As a media nerd myself, I loved almost every second of this film. I loved the “bedlam” (as executive editor Ben Bradlee, played by Hanks, would describe it) we got to see in the newsroom, and while journalists frantically sorted through 4,000 pages of government secrets in Bradlee’s house as his wife (played by Sarah Paulson) served sandwiches. I loved seeing Bob Odenkirk go after his source for the Pentagon Papers in a way that would make Saul Goodman proud. This is a two-hour movie, but the middle of it flew by with tense scene after tense scene. However, this film makes a big mistake, and it centers around the decision-making process of its central character, the newspaper’s publisher, Kay Graham.

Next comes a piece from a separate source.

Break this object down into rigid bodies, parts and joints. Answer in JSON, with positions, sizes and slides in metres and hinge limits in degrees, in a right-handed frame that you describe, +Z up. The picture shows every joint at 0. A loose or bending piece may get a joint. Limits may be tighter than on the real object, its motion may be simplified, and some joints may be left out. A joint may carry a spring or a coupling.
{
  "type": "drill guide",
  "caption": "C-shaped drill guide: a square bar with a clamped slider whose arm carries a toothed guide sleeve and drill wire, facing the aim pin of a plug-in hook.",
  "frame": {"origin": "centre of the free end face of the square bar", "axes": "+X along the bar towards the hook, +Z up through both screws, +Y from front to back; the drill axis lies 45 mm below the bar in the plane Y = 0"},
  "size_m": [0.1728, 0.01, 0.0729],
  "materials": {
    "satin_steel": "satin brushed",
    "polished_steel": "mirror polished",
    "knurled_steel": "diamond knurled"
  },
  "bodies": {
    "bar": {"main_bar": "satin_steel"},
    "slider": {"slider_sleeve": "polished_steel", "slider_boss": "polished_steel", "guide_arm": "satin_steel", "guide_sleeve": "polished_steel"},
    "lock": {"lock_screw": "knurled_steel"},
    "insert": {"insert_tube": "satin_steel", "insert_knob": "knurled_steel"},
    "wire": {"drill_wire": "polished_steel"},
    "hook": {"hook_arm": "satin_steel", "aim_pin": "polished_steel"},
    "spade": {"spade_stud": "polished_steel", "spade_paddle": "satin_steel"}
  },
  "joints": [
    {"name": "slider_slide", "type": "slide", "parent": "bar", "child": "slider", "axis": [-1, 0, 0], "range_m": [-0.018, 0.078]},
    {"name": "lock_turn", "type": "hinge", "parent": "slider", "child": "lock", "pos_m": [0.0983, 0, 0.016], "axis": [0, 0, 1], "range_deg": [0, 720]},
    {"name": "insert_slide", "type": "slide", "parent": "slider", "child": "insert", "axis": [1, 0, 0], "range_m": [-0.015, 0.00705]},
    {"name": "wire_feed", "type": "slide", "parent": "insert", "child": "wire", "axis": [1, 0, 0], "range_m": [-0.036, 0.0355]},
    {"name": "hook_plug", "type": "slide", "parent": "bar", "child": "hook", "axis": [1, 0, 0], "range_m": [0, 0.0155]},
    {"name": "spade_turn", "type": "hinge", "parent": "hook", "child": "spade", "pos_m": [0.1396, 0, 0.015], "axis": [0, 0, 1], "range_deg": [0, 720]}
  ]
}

Graham inherited the Washington Post from her husband (who inherited it from her father) after he committed suicide. For decades, WashPo was a little family paper headquartered in Washington D.C. that was, like everyone else, chasing the New York Times for the next big story. Now, this film does a brilliant job showing the paper’s staff grappling with the consequences of publishing the Pentagon Papers. However, Graham (Streep) has the final say on whether the papers are published or not, and she comes at this decision from a very different (and reasonable) angle. While Bradlee and company are deciding whether they should publish for fear of putting U.S. troops in harm’s way, Graham is risking the newspaper itself because The Post was also doing its initial public offering (IPO) at the same time as it was publishing the Pentagon Papers. And, as this film reminds us multiple times, there is a clause in the IPO that allows the “bankers” of Wall Street to pull out of the IPO within a week of its initial offering due to a dramatic event. This risk is at the crux of her decision making.

Unfortunately, this debate isn’t resolved at all. After grappling with this risk for the vast majority of the movie, we don’t get even a single scene of fallout from the IPO side of the paper. No shot of its stock tumbling (or soaring). Nothing. And, because they make this the central focus of Kay Graham’s character arc, it kind of made her irrelevant to the entire story. While this is the only major issue I have with The Post, having your top-billed actress be relatively inconsequential to the events of your story is something of a major problem!

I only had a few other minor issues with this film; I wish the dialogue had been smarter. Maybe it’s just because I’ve seen The Newsroom, but I really wish Aaron Sorkin had been the screenwriter for this movie. The ending overall was also very rushed, but I can hardly fault the film for that. I mean, you know what’s going to happen, so when you see the thing happen . . . how dramatic can it really be?

Still, The Post is a good movie with an engaging and dramatic story, and the top-tier level of acting you’d expect from a film that puts Meryl Streep and Tom Hanks on the same screen together, with a strong supporting cast to boot. But if you’re looking for a truly compelling and dramatic film on media and journalism, go back and watch 2015’s Spotlight.